TERNATE, OT- Festival Gamlamo yang dipusatkan di wisata pantai Kastela, Kelurahan Kastela, Kecamatan Pulau Ternate, Kota Ternate, Maluku Utara resmi dihelat, Senin (26/2/2024) kemarin.
Acara pembukaan festival ini dihadiri Sri Sultan Ternate, Hidayatullah M Sjah beserta istri, Kedutaan Besar Spanyol untuk Indonesia, Daniel Portero Guerrero, perwakilan Plt Gubernur Maluku Utara, perwakilan Wali Kota Ternate, Kadispar Maluku Utara, Kadispar Ternate, perangkat adat Kesultanan Ternate serta turis Polandia, Alexandra Godina.
Pada pembukaan festival Gamlamo disuguhkan dengan teater napak tilas momole nagruha serta rapat raksasa momole nagruha yang diperankan pemuda kelurahan Kastela.
Ketua Pemuda Kelurahan Kastela, M. Rizal Rajak menjelaskan, landasan pembuatan napaktilas teatrikal taranoate ini tidak lain adalah sebuah kepedulian dan keresahan kami mengingat akhir-akhir ini sering telah terjadi pemerosotan moral anak negri akhlak generasi Maluku Utara wabil khusus Ternate.

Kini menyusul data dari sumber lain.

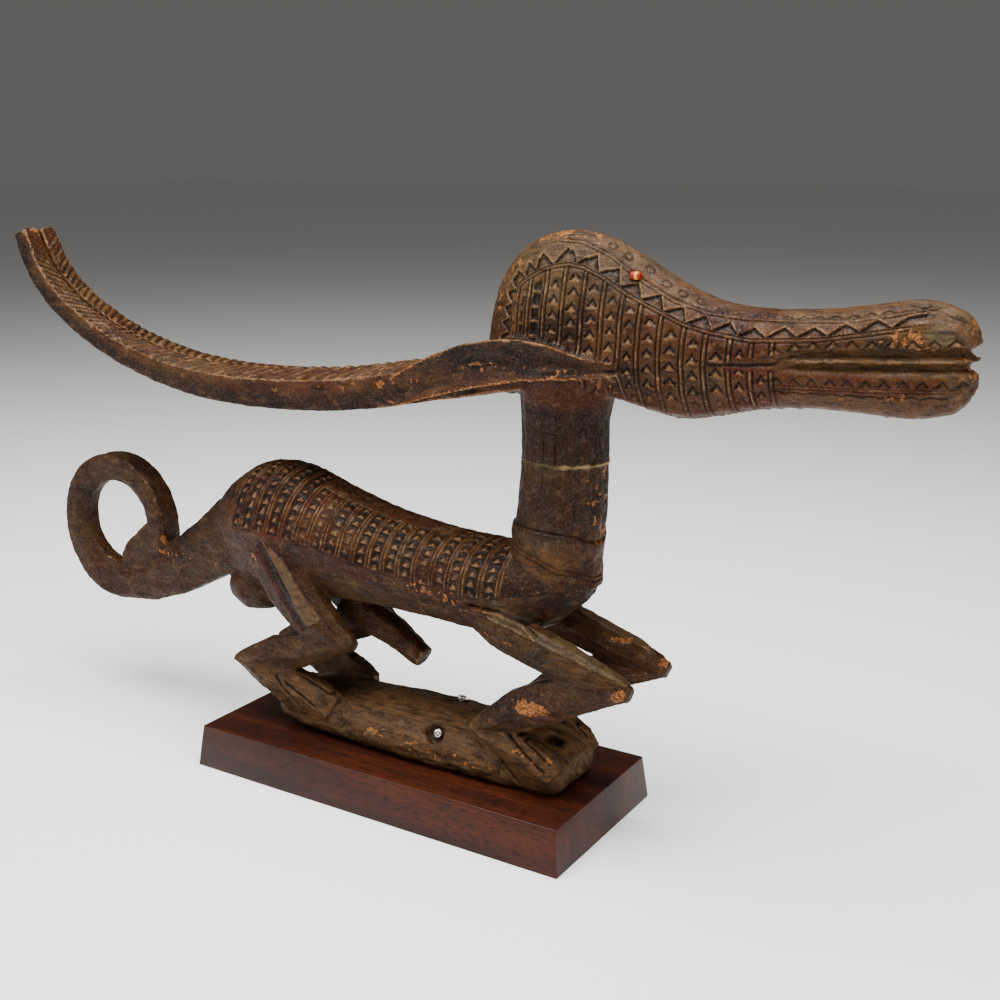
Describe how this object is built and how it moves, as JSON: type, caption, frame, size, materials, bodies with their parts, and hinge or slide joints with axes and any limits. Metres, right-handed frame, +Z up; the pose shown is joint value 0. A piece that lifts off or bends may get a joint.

"Karena sering terjadi perkelahian antar kampong, fitnah, sitiru, bahkan berujung pada pembunuhan daan ujungnya berakibat fatal yang merugikan orang banyak," ucap Rizal.
Maka dari itu dengan adanya momentum ini kata dia, kami mengajak untuk segenap balakusu se kano-kano atau masyarakat kiranya dapat merefleksikan dasar ingatan ke sejarah masa lampau agar kemudian dapat berarti dan menjadi sebuah pelajaran kecil bagaimana pentingnya memperkuat dan memperkokoh tali persaudaraan serta persatuan sejati guna keberlangsungan hidup kitorang kedepannya di atas tanah yang kitorang cintai ini.
Dimana kali ini kami sebagai generasi penerus negri ini dengan sebuah pengetahuan kecil ingin mempersembahkan napak tilas teatrikal yang bertema Taranoate/Tara La No Ate sebagai cikal bakal terbentuknya Ternate dari peristiwa Tara La No Ate yang diprakarsai oleh para momole.
Kemudian berangkat dari hal ini sumbernya kami mengangkat dari hikayat Rua atau ake sibu yang kita kenal dengan sekarang ini ake rica yang di padukan dengan sumber cerita lisan ke lisan turun temurun dari orang tua-tua kita hingga menjadi pelengkap suatu karya yang sarat akan makna nilai-nilai kehidupannya.
"Untuk apa kemudian kami lakukan hal ini (ngana biking bae jadi bae, ngana biking tarabae jadi tarabae) kalian buat baik jadi baik, kamu buat tidak baik jadi tidak baik, berangkat dari kami dan kembali kepada kami jua.
Lanjut dia, maka dari itu ada tiga sastra lisan orang tua-tua Ternate yang kemudian menjadi dasar sebagai pembuatan napaktilas teatrikal ini. Dimana dalam hal ini kami selipkan nilai-nilai luhur budi pekerti yang syarat akan makna guna menjadi suatu pembelajaran untuk kita samua.
- Ino fo makatinyinga doka gosora se balawa om doro yo ma mote ma gogoru fo ma dudara. " Mari kita bersatu hati bagaikan biji palah dengan fulinya masak jatuh bersama dilandasi sifat kasih dan sayang.
- Marimoi ngone futuru maku sidika ngone fo duro. "Bersatu kita teguh bercerai berai kita runtuh".
- Daka wena se kanena magudu koa, koa magudu talalu ngori si to waje ua i dadi gudu se gaibu. " Disana dan disini apa sih jauhnya, apanya yang terlalu jauh jikalau saya tidak memberi tahu maka akan menjadi jauh dan hampa belaka.
"Maknanya bahwa hubungan kita manusia dengan manusia itu (Habluminannas) sangat dekat namun tidak saling mengingatkan maka akan jauh dan hilang pegangan," sebut Rizal.
Dia menuturkan, kesempurnaan hanya milik Allah SWT (sang pencipta) dan kesalahan hanya milik kita. "Kemudian kembalikan kepada kita dan kita istighfar kepada Allah SWT semoga kami samua dapat selamat dalam agama, dunia, maupun akhirat kelak," tutup Rizal mengakhiri.